═══ Task material ═══

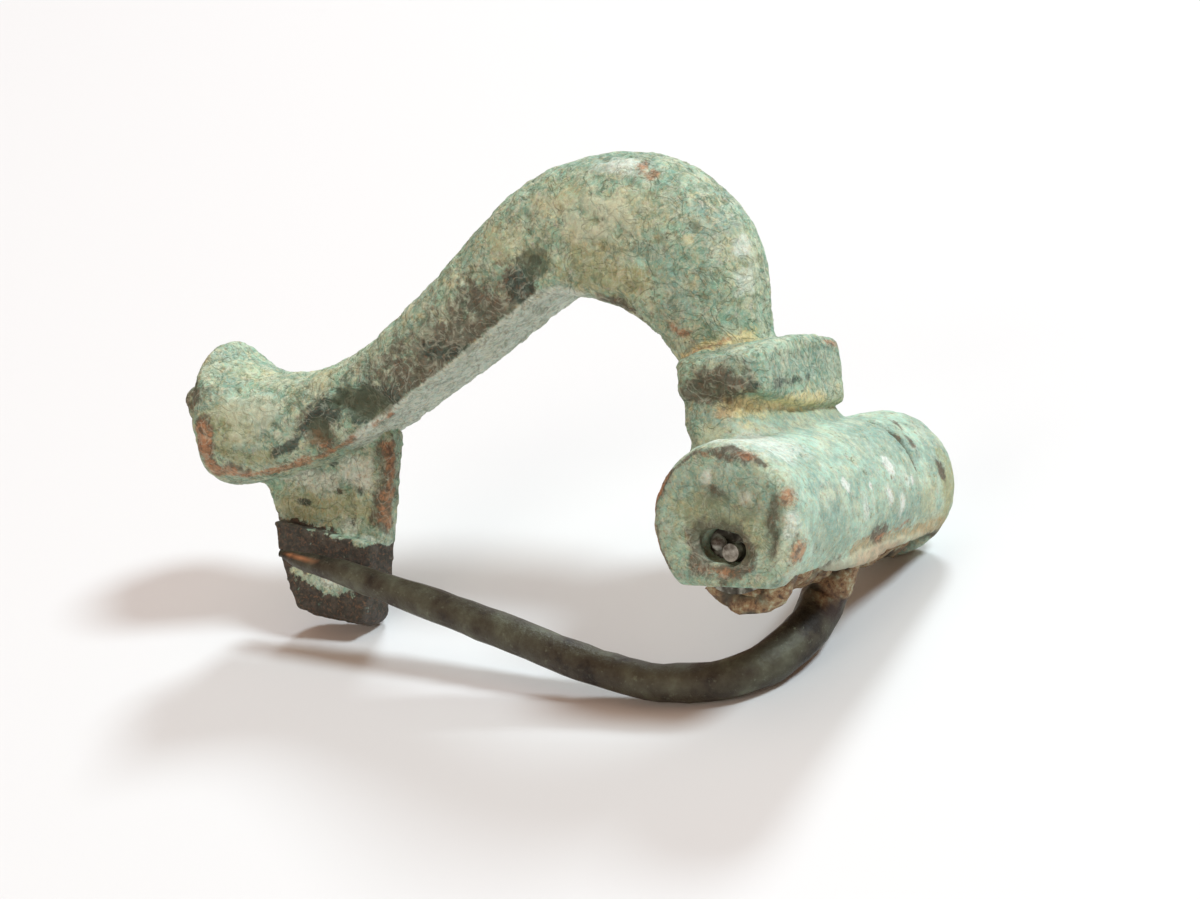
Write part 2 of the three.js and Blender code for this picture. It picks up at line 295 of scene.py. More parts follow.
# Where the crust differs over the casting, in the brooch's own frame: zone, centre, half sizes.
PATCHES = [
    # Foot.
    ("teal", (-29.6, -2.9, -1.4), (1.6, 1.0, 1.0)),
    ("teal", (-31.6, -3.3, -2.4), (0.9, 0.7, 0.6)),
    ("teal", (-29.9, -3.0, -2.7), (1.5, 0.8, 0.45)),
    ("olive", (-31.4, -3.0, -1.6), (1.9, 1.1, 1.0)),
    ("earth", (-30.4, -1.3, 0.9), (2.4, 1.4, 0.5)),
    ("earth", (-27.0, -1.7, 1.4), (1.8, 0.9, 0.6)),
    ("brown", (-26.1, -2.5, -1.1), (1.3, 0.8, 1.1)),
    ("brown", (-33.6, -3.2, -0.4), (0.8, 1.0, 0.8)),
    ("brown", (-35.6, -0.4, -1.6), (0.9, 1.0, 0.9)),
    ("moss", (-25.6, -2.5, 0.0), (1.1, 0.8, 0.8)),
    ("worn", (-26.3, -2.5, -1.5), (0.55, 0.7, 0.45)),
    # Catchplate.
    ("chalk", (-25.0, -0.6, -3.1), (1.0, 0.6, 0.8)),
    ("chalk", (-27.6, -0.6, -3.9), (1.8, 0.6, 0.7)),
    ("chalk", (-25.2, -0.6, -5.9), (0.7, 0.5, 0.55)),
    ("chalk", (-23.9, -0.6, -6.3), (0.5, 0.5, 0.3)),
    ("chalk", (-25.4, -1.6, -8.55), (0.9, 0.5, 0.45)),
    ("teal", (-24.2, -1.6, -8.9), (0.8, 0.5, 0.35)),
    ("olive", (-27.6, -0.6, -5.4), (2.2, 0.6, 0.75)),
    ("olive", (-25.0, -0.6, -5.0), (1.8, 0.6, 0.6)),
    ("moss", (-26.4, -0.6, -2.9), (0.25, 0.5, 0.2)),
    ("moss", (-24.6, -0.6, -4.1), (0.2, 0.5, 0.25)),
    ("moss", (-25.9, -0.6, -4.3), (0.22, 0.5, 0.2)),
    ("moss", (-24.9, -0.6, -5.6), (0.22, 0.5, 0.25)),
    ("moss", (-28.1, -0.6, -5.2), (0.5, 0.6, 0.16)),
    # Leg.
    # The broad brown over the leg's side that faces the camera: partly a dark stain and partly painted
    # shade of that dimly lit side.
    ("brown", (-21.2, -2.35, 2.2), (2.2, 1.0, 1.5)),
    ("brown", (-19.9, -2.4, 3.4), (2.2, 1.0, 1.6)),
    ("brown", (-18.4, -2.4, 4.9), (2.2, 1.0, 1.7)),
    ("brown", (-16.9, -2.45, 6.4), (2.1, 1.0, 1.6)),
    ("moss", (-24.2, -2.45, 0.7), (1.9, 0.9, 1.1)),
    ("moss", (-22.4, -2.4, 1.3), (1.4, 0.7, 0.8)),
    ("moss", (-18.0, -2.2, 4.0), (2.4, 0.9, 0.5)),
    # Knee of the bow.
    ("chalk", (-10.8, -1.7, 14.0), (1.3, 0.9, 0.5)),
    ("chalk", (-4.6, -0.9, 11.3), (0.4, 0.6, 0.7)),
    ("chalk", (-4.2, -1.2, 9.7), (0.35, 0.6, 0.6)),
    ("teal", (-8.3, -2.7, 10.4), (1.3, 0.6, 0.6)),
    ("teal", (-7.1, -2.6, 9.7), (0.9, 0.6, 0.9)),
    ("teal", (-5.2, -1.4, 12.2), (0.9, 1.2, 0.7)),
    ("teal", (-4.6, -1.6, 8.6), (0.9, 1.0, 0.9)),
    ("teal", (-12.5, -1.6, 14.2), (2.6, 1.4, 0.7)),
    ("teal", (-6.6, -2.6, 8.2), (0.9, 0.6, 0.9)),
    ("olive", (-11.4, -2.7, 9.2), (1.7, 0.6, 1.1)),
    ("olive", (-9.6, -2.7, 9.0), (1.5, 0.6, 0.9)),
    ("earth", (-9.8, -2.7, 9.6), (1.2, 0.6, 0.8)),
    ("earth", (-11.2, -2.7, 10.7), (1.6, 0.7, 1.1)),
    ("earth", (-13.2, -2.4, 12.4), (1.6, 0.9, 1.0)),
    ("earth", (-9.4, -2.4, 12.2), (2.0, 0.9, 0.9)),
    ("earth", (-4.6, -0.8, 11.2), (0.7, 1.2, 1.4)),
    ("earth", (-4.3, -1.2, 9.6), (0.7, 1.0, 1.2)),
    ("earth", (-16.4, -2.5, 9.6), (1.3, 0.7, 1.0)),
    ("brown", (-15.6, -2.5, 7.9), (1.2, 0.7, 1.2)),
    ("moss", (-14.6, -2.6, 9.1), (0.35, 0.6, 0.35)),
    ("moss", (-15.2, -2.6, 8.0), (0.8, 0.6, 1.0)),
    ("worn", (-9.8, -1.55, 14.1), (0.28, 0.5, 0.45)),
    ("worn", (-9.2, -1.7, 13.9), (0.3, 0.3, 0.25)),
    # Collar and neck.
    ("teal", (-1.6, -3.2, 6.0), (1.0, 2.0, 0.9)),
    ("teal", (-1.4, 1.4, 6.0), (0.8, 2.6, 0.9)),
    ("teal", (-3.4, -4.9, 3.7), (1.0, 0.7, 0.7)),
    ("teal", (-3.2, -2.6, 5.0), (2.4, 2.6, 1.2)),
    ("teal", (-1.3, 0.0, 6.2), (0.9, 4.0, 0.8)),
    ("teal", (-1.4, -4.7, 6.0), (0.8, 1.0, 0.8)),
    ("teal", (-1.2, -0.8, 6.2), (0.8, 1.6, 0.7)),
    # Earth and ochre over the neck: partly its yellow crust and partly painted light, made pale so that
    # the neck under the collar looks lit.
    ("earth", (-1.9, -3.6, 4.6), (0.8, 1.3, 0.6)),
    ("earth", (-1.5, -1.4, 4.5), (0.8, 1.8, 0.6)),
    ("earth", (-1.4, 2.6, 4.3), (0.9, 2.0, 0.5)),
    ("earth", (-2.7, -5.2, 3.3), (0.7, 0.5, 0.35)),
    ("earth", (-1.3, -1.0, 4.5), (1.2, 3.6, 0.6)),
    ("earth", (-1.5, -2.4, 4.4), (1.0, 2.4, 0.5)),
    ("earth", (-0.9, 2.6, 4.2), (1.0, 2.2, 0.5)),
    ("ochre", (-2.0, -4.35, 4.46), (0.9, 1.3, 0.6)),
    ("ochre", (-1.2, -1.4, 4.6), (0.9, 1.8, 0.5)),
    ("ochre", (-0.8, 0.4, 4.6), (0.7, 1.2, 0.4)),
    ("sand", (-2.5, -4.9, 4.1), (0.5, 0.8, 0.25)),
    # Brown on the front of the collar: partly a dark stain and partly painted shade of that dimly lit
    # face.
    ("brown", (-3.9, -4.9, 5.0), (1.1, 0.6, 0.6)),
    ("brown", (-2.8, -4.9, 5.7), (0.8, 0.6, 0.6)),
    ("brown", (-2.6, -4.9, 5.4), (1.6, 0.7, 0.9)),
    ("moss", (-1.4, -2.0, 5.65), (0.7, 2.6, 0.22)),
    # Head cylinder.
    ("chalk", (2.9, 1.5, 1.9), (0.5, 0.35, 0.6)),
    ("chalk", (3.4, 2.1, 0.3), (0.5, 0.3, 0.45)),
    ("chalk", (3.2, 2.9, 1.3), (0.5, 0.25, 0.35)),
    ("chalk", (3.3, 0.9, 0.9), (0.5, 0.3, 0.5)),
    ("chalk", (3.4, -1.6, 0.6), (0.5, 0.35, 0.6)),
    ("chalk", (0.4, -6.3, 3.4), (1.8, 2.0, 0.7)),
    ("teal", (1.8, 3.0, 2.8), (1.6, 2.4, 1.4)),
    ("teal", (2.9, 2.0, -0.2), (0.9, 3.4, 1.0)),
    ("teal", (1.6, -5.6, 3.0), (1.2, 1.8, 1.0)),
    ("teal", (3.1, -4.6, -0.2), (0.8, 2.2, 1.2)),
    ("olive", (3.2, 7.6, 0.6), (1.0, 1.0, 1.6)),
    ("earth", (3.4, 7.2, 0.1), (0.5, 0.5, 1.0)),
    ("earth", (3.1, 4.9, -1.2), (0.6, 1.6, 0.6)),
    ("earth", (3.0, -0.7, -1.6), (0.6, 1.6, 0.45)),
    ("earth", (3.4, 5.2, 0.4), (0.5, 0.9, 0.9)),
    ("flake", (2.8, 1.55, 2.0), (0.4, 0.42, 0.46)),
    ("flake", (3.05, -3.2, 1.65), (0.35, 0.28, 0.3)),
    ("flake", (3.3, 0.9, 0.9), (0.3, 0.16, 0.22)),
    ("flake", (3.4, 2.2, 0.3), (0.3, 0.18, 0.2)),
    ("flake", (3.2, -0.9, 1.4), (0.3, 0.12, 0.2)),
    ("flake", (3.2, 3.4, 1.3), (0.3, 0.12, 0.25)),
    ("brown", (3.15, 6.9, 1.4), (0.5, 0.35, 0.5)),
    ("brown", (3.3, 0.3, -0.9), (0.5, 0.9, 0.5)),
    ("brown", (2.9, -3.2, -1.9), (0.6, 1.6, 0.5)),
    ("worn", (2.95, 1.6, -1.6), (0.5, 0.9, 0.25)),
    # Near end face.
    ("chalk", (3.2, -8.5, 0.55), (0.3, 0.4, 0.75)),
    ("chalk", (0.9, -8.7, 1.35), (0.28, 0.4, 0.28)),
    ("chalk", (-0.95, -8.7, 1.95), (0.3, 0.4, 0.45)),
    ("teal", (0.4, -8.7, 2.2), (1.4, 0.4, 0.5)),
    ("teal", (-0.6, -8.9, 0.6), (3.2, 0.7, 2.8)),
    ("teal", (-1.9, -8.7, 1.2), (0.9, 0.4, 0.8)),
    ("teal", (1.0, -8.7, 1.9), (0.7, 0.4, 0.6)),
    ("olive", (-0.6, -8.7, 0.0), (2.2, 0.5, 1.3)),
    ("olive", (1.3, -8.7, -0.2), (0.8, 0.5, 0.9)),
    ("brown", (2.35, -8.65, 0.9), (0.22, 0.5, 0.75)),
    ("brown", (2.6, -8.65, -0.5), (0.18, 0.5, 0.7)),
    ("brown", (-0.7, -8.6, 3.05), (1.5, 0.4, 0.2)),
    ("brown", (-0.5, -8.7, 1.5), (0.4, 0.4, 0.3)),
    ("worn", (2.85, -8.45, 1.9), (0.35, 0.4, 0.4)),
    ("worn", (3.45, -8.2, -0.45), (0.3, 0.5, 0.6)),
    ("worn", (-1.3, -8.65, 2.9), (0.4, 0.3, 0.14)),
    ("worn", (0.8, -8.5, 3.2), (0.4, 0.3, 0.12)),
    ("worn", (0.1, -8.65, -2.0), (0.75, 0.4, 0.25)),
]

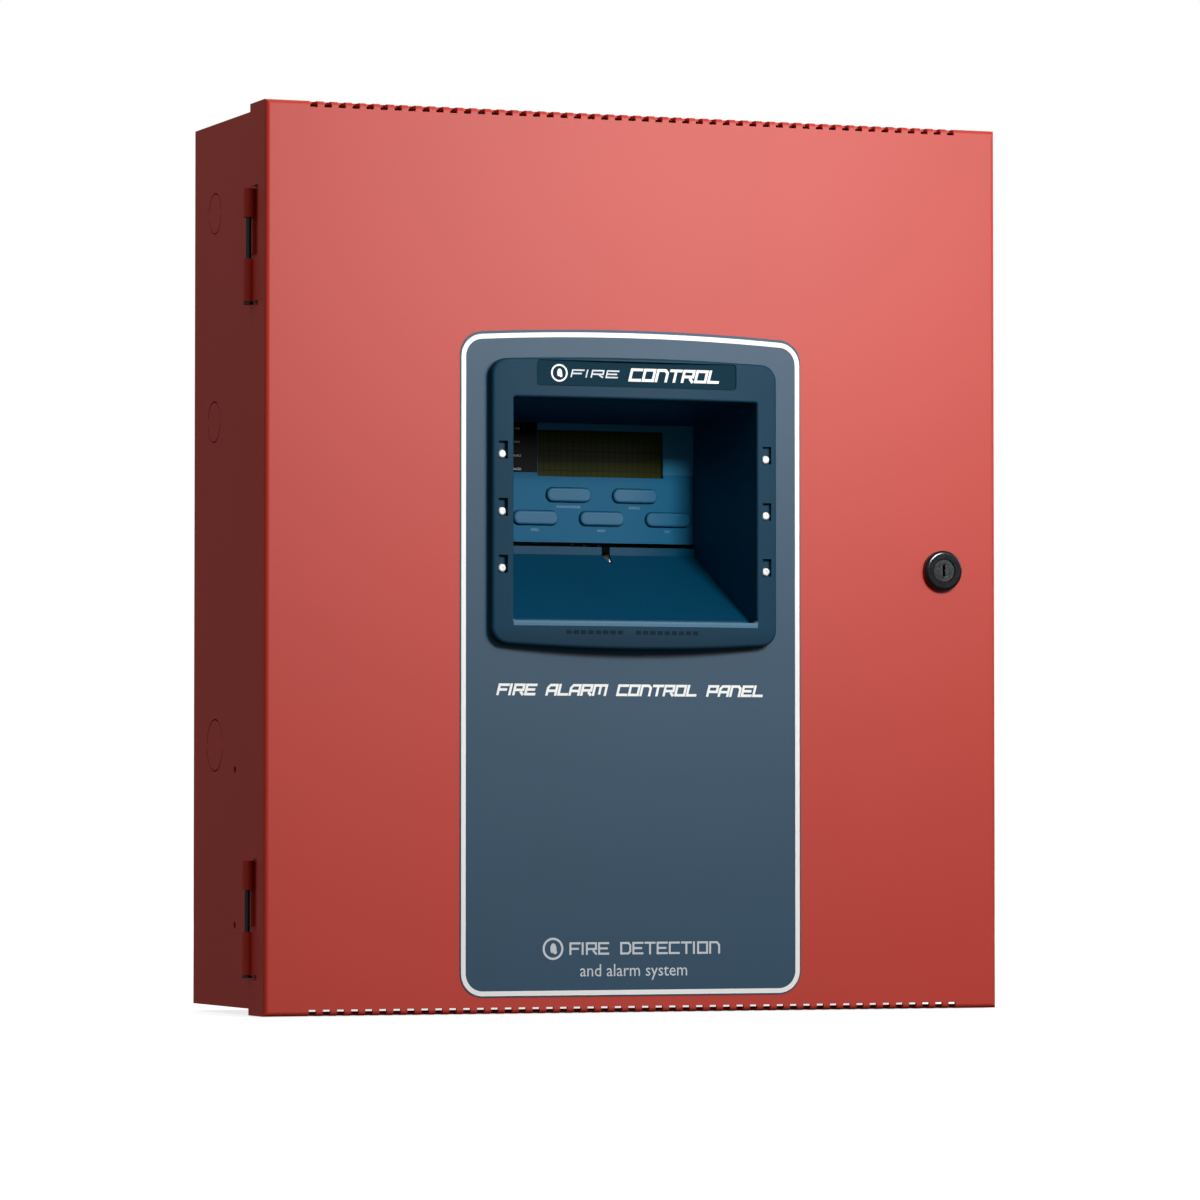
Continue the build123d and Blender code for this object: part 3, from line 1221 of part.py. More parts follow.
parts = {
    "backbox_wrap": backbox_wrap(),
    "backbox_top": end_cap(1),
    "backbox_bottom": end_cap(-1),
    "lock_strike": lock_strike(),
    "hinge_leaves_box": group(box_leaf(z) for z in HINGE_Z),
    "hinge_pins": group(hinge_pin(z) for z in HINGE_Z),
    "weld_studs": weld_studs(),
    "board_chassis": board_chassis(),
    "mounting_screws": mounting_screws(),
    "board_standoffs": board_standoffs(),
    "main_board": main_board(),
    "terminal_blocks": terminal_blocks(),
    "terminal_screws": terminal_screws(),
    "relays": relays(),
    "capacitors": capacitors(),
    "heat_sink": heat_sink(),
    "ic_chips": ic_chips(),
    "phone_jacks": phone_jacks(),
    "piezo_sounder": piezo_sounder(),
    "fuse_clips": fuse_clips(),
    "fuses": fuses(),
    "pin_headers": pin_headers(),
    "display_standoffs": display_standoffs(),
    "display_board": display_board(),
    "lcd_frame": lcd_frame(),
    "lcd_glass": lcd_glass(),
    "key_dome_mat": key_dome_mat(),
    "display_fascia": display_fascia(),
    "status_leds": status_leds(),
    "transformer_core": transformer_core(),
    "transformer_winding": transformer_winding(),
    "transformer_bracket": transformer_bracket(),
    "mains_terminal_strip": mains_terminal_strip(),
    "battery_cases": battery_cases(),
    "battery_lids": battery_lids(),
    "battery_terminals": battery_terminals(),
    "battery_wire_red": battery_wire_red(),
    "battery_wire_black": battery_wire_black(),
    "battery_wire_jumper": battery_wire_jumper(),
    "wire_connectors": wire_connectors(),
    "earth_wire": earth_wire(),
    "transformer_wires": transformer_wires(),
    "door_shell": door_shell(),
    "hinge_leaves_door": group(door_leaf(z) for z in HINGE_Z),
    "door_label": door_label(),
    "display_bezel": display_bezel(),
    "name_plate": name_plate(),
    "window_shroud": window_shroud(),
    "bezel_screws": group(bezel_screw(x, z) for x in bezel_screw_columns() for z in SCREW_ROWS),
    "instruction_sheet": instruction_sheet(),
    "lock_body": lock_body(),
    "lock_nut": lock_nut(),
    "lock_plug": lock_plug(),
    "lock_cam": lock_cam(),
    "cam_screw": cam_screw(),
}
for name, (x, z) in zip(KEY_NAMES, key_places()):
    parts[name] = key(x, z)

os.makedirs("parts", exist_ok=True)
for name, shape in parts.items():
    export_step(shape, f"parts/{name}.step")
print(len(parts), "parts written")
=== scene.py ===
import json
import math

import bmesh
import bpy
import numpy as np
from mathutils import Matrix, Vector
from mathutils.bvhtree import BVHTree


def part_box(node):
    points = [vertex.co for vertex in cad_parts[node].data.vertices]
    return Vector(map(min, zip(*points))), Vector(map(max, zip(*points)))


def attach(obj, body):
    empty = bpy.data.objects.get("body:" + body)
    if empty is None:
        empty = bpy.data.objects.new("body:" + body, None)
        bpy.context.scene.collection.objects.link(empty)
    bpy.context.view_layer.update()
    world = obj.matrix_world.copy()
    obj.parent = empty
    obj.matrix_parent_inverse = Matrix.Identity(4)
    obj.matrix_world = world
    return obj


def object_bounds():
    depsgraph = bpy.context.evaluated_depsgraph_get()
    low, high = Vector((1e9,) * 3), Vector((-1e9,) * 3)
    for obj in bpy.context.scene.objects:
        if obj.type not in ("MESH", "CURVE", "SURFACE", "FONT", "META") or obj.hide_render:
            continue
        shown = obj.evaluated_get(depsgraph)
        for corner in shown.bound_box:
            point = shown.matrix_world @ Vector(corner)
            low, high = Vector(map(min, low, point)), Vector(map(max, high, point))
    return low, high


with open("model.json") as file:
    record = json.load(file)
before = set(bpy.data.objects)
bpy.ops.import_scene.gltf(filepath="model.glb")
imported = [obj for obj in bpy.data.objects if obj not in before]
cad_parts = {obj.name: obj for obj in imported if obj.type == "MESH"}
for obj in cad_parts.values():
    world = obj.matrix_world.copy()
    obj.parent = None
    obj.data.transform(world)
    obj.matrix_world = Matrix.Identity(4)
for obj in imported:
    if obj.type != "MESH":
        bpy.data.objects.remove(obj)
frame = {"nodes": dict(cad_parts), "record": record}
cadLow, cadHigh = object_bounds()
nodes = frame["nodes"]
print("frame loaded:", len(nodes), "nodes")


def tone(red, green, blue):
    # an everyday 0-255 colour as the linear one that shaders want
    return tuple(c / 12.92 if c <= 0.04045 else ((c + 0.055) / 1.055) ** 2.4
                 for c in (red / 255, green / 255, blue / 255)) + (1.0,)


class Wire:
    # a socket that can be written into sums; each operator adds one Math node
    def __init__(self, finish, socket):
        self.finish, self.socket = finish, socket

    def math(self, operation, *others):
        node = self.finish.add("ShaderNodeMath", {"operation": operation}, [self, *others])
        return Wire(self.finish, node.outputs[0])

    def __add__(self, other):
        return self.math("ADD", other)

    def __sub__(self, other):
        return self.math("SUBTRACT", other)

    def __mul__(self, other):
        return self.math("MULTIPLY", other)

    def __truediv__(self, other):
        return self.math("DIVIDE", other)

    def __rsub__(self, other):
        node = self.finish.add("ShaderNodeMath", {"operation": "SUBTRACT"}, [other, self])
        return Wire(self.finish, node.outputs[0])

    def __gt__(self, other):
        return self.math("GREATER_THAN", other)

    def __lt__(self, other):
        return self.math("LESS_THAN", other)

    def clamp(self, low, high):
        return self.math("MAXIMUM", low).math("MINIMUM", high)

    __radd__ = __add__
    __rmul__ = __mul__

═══

Quote exactly the lines running from the line with "obj.matrix_world = Matrix.Identity(4)" through the line with "bpy.data.objects.remove(obj)", both ends included, and nothing more.

    obj.matrix_world = Matrix.Identity(4)
for obj in imported:
    if obj.type != "MESH":
        bpy.data.objects.remove(obj)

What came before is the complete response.